Peck Funeral Home marks 75th anniversary

By Staff
Tracy B. Cieniewicz, Hartselle Enquirer
A longstanding Hartselle business is celebrating a milestone this month.
In January 1929, James "Elliotte" Peck purchased the Corsbie Hardware and Furniture Store on Main Street in downtown Hartselle and established what would become the city's longest- operating family-owned funeral home.
Seventy-five years later, Elliotte's son Robert and grandson Jim are still providing the community with comfort and support in times of need at Peck Funeral Home.
According to owner Robert Peck, much has changed in providing funeral services since his father founded the business three-quarters of a century ago.
"The hardware store had a casket display, but some families only purchased the casket handles and linings and made their own caskets," Robert recalled. "People held the visitation and funeral in their homes or at churches, and embalming was frequently done in the deceased's home. Little girls would help bring in the flowers, and they were called flower girls. Today, funeral homes provide better services and can accommodate large numbers of visitors, which gives the family a rest and a quiet place to go home to during the loss of a loved one."
A horse drawn hearse carried the deceased to their final resting-place until an automobile was purchased by Peck in 1930. More change occurred in the 1930s when the furniture store was discontinued and Peck Funeral Home expanded into its neighboring building, a time when the business also served as police headquarters, ambulance service and fire alert for the city.
"Hartselle did not have a police station and the police used the funeral home for a base of operations, and their phone was actually located in the lobby of the funeral home," Robert explained. "In those days, the funeral home also operated as an ambulance service."
A phone with a loud buzzer was also located outside the front door of the funeral home for the nearest person to answer and, if necessary, sound a siren to notify volunteer fireman of an emergency.
"The funeral home served a variety of needs in Hartselle during those years," Robert said with a smile.
In 1947, the funeral home expanded again and relocated to the former Drinkard Funeral Home on Railroad Street where it operated until it settled into its current location on Highway 31 S in 1965.

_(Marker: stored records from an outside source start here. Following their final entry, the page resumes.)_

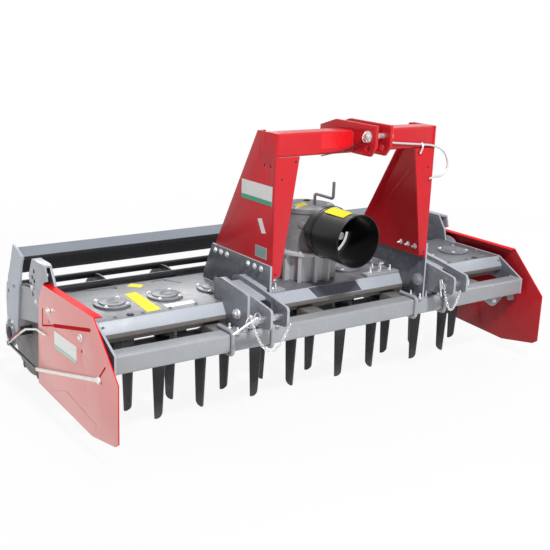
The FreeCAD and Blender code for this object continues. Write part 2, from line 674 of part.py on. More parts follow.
def gearbox_base():
    z0, z1 = LID_TOP, GEARBOX_SEAM - GEARBOX_FLANGE_T
    base = rod(V(0, ROTOR_Y, z0), V(0, 0, 1), BASE_RADIUS, z1 - z0)
    ribs = []
    for i in range(BASE_RIBS):
        rib = box((0, BASE_RIB), (-BASE_RIB_T / 2, BASE_RIB_T / 2), (z0, z1))
        rib.rotate(V(0, 0, 0), V(0, 0, 1), 360 / BASE_RIBS * (i + 0.5))
        rib.translate(V(0, ROTOR_Y, 0))
        ribs.append(rib)
    flange = rod(V(0, ROTOR_Y, z1), V(0, 0, 1), GEARBOX_FLANGE, GEARBOX_FLANGE_T)
    room = rod(V(0, GUARD_FRONT, SHAFT_Z), V(0, 1, 0), GUARD_RADIUS + STOP_GAP, GUARD_REAR - GUARD_FRONT)
    return base.fuse(ribs + [flange]).cut(room).removeSplitter()


def gearbox_housing():
    z1 = GEARBOX_TOP - GEARBOX_LID_T
    start = V(0, GUARD_REAR, SHAFT_Z)
    body = Part.makeCone(GEARBOX_RADIUS, GEARBOX_RADIUS - GUARD_TAPER, z1 - GEARBOX_SEAM,
                         V(0, ROTOR_Y, GEARBOX_SEAM))
    lid = rod(V(0, ROTOR_Y, z1), V(0, 0, 1), GEARBOX_RADIUS, GEARBOX_LID_T)
    boss = rod(start, V(0, 1, 0), SHAFT_BOSS, BOSS_LENGTH)
    bore = rod(start, V(0, 1, 0), SHAFT_RADIUS + RUNNING_FIT, BOSS_LENGTH)
    return body.fuse([lid, boss]).removeSplitter().cut(bore)


def pto_guard():
    """Round guard, open in front, its back wall on the shaft boss."""
    start = V(0, GUARD_FRONT, SHAFT_Z)
    length = GUARD_REAR - GUARD_FRONT
    small = GUARD_RADIUS - GUARD_TAPER
    outer = Part.makeCone(GUARD_RADIUS, small, length, start, V(0, 1, 0))
    inner = Part.makeCone(GUARD_RADIUS - GUARD_WALL, small - GUARD_WALL, length - GUARD_WALL,
                          start, V(0, 1, 0))
    hole = rod(start, V(0, 1, 0), SHAFT_RADIUS + MOVING_GAP, length)
    return outer.cut([inner, hole])


def pto_shaft():
    length = GUARD_REAR + BOSS_LENGTH - MOVING_GAP - SHAFT_END
    return rod(V(0, SHAFT_END, SHAFT_Z), V(0, 1, 0), SHAFT_RADIUS, length)


def shaft_hook():
    """Rest for the drive shaft: a post on the gearbox, a rod forwards and an upturned tip."""
    top = GEARBOX_TOP + HOOK_RISE
    front = HOOK_Y - HOOK_REACH
    path = [V(HOOK_X, HOOK_Y, GEARBOX_TOP), V(HOOK_X, HOOK_Y, top), V(HOOK_X, front, top),
            V(HOOK_X, front, top + HOOK_TIP)]
    return bent_rod(path, HOOK_ROD, HOOK_ROD * 2)


def main():
    nodes = {
        "front_beam": front_beam(),
        "gear_trough": gear_trough(),
        "trough_lid": trough_lid(),
        "bearing_covers": bearing_covers(),
        "bearing_housings": bearing_housings(),
        "beam_webs": beam_webs(),
        "beam_clamps": beam_clamps(),
        "side_mounts": side_mounts(),
        "side_links": side_links(),
        "pivot_pins": pivot_pins(),
        "depth_pins": depth_pins(),
        "roller_cross_member": cross_member(),
        "roller_bars": roller_bars(),
        "roller_discs": roller_discs(),
        "roller_shaft": roller_shaft(),
        "headstock_cross_beam": headstock_cross_beam(),
        "top_link_ears": top_link_ears(),
        "top_link_pin": top_link_pin(),
        "hitch_pins": hitch_pins(),
        "mast_feet": mast_feet(),
        "gearbox_base": gearbox_base(),
        "gearbox_housing": gearbox_housing(),
        "pto_guard": pto_guard(),
        "pto_shaft": pto_shaft(),
        "shaft_hook": shaft_hook(),
    }
    for name, build in (("end_plate", end_plate), ("side_plate", side_plate), ("depth_sector", depth_sector),
                        ("roller_arm", roller_arm), ("roller_end", roller_end), ("upright", upright),
                        ("mast_plate", mast_plate), ("hitch_bracket", hitch_bracket)):
        nodes[name + "_left"], nodes[name + "_right"] = pair(build)
    for index, x in enumerate(rotor_places()):
        nodes["rotor_%d" % (index + 1)] = rotor(index, x)
    os.makedirs("parts", exist_ok=True)
    for name, shape in nodes.items():
        shape.translate(V(0, -ORIGIN_Y, 0))
        shape.exportStep("parts/%s.step" % name)


main()
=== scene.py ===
"""Looks of the power harrow: finishes, fasteners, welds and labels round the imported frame.

Places are given in millimetres as on a workshop drawing: X across the machine, Y from the front
face of the front beam towards the rear, Z from the floor. at() turns them into the frame's metres.
"""

import json
import math

import bmesh
import bpy
from mathutils import Matrix, Quaternion, Vector
from mathutils.bvhtree import BVHTree

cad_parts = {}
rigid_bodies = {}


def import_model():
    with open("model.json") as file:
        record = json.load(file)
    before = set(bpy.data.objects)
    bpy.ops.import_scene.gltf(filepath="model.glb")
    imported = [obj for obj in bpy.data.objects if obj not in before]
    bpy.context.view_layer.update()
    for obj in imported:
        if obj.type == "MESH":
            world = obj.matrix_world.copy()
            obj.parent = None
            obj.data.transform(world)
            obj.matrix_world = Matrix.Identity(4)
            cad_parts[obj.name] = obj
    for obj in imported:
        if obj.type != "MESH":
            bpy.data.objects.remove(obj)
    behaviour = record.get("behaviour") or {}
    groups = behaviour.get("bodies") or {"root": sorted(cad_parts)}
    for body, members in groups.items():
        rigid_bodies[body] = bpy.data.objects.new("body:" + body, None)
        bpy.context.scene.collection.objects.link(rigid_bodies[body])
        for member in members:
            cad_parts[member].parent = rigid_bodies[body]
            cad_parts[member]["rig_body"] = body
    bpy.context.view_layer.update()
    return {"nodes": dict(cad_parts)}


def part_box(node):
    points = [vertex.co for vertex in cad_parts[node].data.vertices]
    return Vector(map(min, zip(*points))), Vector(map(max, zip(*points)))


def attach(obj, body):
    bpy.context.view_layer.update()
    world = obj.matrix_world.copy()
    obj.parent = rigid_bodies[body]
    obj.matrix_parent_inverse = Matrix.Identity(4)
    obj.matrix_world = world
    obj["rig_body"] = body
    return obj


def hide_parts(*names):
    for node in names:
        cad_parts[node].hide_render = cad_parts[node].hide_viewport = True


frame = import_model()
nodes = frame["nodes"]

MM = 0.001
MERGE_WITHIN = 1e-5  # metres
BEAM_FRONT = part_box("front_beam")[0].y  # metres, where the drawing's Y starts
SIDES = ((-1, "left"), (1, "right"))

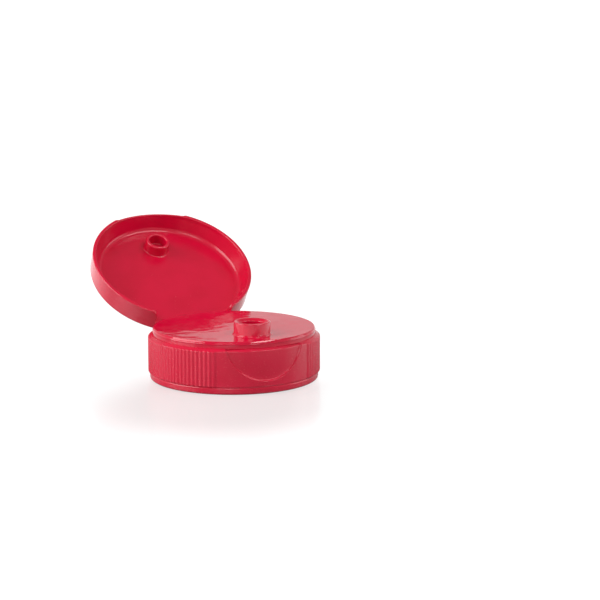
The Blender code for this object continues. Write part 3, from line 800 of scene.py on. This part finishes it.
def aimed(item, right, up, back, spot):
    """Places a lamp or camera: its sideways, upward and backward directions, and its spot."""
    turn = np.eye(4)
    turn[:3, 0], turn[:3, 1], turn[:3, 2], turn[:3, 3] = right, up, back, spot
    item.matrix_world = turn.T
    bpy.context.scene.collection.objects.link(item)


def softbox(name, spot, width, height, power):
    """An upright area lamp at a spot, aimed at the cap: its back points away from the origin."""
    light = bpy.data.lights.new(name, "AREA")
    light.shape = "RECTANGLE"
    light.size, light.size_y = width, height
    light.energy = power
    back = np.array(spot) / np.linalg.norm(spot)
    right = np.cross([0.0, 0.0, 1.0], back)
    right = right / np.linalg.norm(right)
    aimed(bpy.data.objects.new(name, light), right, np.cross(back, right), back, spot)


softbox("softbox_left", (-0.72, 0.12, 0.42), 0.66, 0.66, 6.4)
softbox("softbox_fill", (-0.30, -0.46, 0.29), 0.28, 0.20, 0.75)
softbox("strip_front", (0.24, -0.34, 0.50), 0.46, 0.11, 1.5)
softbox("card_right", (0.30, -0.07, 0.08), 0.18, 0.16, 0.16)


# The camera: a long lens half a metre away, a little over the cap and to the left of its front.
# The cap stands to the left of the middle of the frame and below it.

# Degrees and millimetres; the lens is given by its focal length in pixels of the frame.
AZIMUTH = -24.40
ELEVATION = 10.62
CAMERA_DISTANCE = 543.6
AIM_RIGHT = 16.10
AIM_UP = 18.72
FOCAL_PIXELS = 2218.3
FRAME_PIXELS = 600.0

aside, above = np.radians(AZIMUTH), np.radians(ELEVATION)
outward = np.cos(above)
back = np.array([np.sin(aside) * outward, -np.cos(aside) * outward, np.sin(above)])
right = np.array([np.cos(aside), np.sin(aside), 0.0])
up = np.cross(back, right)
lens = bpy.data.cameras.new("camera")
lens.sensor_width = 36.0
lens.lens = FOCAL_PIXELS / FRAME_PIXELS * lens.sensor_width
lens.clip_start, lens.clip_end = 0.01, 20.0
camera = bpy.data.objects.new("camera", lens)
spot = right * AIM_RIGHT + up * AIM_UP + back * CAMERA_DISTANCE + [0.0, 0.0, FOOT_LEVEL]
aimed(camera, right, up, back, spot * 0.001)
bpy.context.scene.camera = camera
bpy.context.scene.view_settings.view_transform = "Standard"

Since then, the building has been renovated and expanded to keep up with the growing and changing needs of the community.
"We have served several generations in Hartselle and across Morgan and Lawrence counties by establishing relationships with folks, providing good service, and just treating people the way we would want to be treated," Robert said. "My father had foresight and was receptive to change. My family has tried to keep his values and principles, which I think is the key to our longevity."
Robert said his father remained active in the business until his death at age 87 in 1981. Robert joined the family business upon his graduation from Auburn University in 1957, as did his son, Jim, upon his graduation from Auburn University in 1984.
The funeral home, which Robert said is one of a dwindling number of family owned, independent funeral homes left in Alabama, is owned by Robert, his wife Gail, and their son, Jim.
Jim also works in the family's insurance agency, Peck Glasgow, which was established by his grandfather, Elliotte Peck, in 1922.
The Peck's have a daughter, Jamie Host, son-in-law, Alan Host, daughter-in-law, Kim Peck, and four grandchildren.
Robert, 69, said he has no immediate plans for retirement.
"My father worked until he couldn't work anymore, and I probably will, too," Robert admitted.